Bisnis.com, JAKARTA - Anggota Komisi XI DPR RI dari fraksi PKS Anis Byarwati menegaskan kebijakan pemerintah menaikkan harga bahan bakar minyak (BBM) subsidi bisa membuat inflasi melonjak hingga 8 persen.
Menurutnya, kebijakan pemerintah menarik subsidi BBM merupakan langkah yang kontraproduktif. Pasalnya, dia menilai kebijakan tersebut dinilai di saat momentum yang sangat tidak tepat karena terjadi di saat kondisi ketidakpastiaan geopolitik.

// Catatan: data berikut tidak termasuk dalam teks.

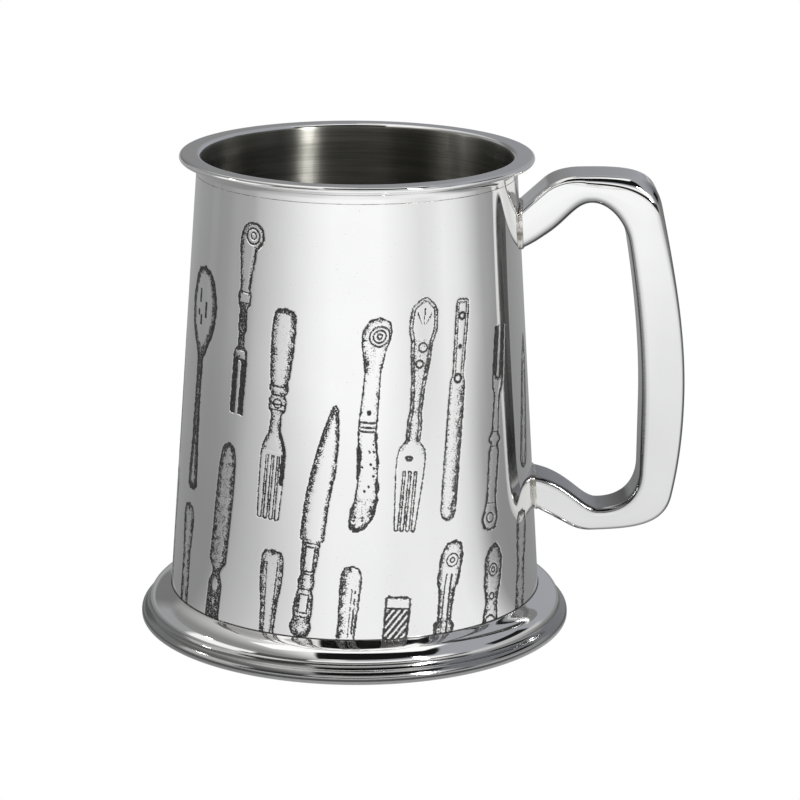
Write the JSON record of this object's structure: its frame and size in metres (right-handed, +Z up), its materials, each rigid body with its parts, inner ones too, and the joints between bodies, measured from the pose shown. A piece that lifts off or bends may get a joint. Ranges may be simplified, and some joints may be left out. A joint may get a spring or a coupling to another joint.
{
  "type": "pewter tankard",
  "caption": "Tapered pewter tankard with a rolled lip, a wide moulded foot, a flat D handle and a polished wall etched with old cutlery.",
  "frame": {"origin": "on the cup's axis, at the plane the foot rests on", "axes": "+Z up along the cup's axis, +X towards the handle, +Y to the far side when the handle is on the right"},
  "size_m": [0.1372, 0.1092, 0.12],
  "materials": {
    "etched_pewter": "mirror-polished pewter sheet with shallow blackened etching outside and a brushed satin inside",
    "polished_pewter": "hand-polished pewter",
    "satin_pewter": "satin pewter with fine turning lines",
    "soft_solder": "soft solder, polished over with the metal round it"
  },
  "bodies": {
    "root": {"body_wall": "etched_pewter", "side_seam": "soft_solder", "rim_ring": "satin_pewter", "rim_solder": "soft_solder", "foot_ring": "polished_pewter", "foot_solder": "soft_solder", "bottom_disc": "satin_pewter", "bottom_solder": "soft_solder", "handle": "polished_pewter", "handle_upper_solder": "soft_solder", "handle_lower_solder": "soft_solder"}
  },
  "joints": []
}
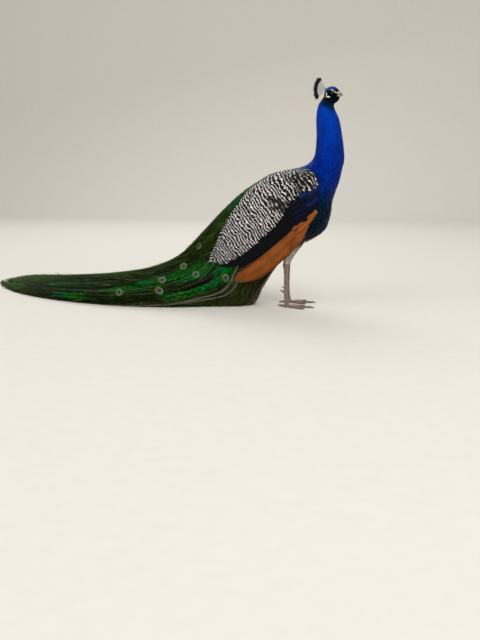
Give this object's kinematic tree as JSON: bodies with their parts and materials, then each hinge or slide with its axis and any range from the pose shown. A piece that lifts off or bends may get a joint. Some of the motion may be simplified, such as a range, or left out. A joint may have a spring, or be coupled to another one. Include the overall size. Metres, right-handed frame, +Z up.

“Ketika perekonomian sedang bergerak pada pemulihan, bukan distimulasi tapi malah dihambat, kebijakan yang kontraproduktif. Padahal masyarakat butuh waktu untuk kembali menyesuaikan dengan kondisi ekonomi yang tidak stabil seperti saat ini,” ujar Anis seperti dikutip dalam keterangan resmi, Kamis (8/9/2022).
Politisi PKS tersebut menilai kenaikan harga BBM bukan sekadar menaikkan biaya transportasi kendaraan pribadi saja, tapi terhadap hampir semua sektor ekonomi. Utamanya, kata dia, sektor yang berhubungan dengan masyarakat secara umum.
Dia menilai kebijakan menaikkan harga BBM bersubsidi akan semakin mendekatkan perekonomian nasional pada kondisi horor yang sangat mengkhawatirkan serta efek berantai pada perekonomian.
"Tekanan inflasi akan tinggi. Naiknya harga BBM akan mempengaruhi harga bahan baku di tingkat produsen meningkat, sehingga harga jual ke konsumen akan ikut naik. Angka inflasi akan mencapai 7 hingga 8 persen hingga akhir 2022," ujarnya.
Menurutnya, kondisi ini memicu kenaikan suku bunga acuan secara agresif serta membuat biaya ekspansi rumah tangga dan dunia usaha menjadi lebih mahal.
Baca Juga
Anis mengatakan tingginya inflasi dan tingkat suku bunga, sudah pasti menyebabkan pertumbuhan ekonomi akan melambat seiring dengan tingginya biaya ekspansi usaha dan beban hidup masyarakat.
"Dampaknya, pertumbuhan ekonomi tahun 2022 akan kembali melambat. Juga akan menambah angka kemiskinan dan pengangguran," tuturnya.
Anis menyatakan, kebijakan tarik subsidi Solar dan Pertalite, dipastikan akan meningkatkan angka kemiskinan dan pengangguran. Dia menilai kebijakan pemerintah mengeluarkan bansos senilai Rp24,17 triliun, dalam bentuk bantuan langsung tunai (BLT), bantuan subsidi upah (BSU) dan mengalokasikan 2 persen dana transfer umum pemerintah daerah untuk sektor transportasi umum, ojek, dan nelayan, tidak terlalu banyak membantu.
"Alokasi besaran Bansos tidak sebanding dengan tekanan ekonomi yang dihadapi oleh masyarakat akibat dampak Covid-19 dan angka inflasi yang sudah tinggi sebelumnya," imbuhnya.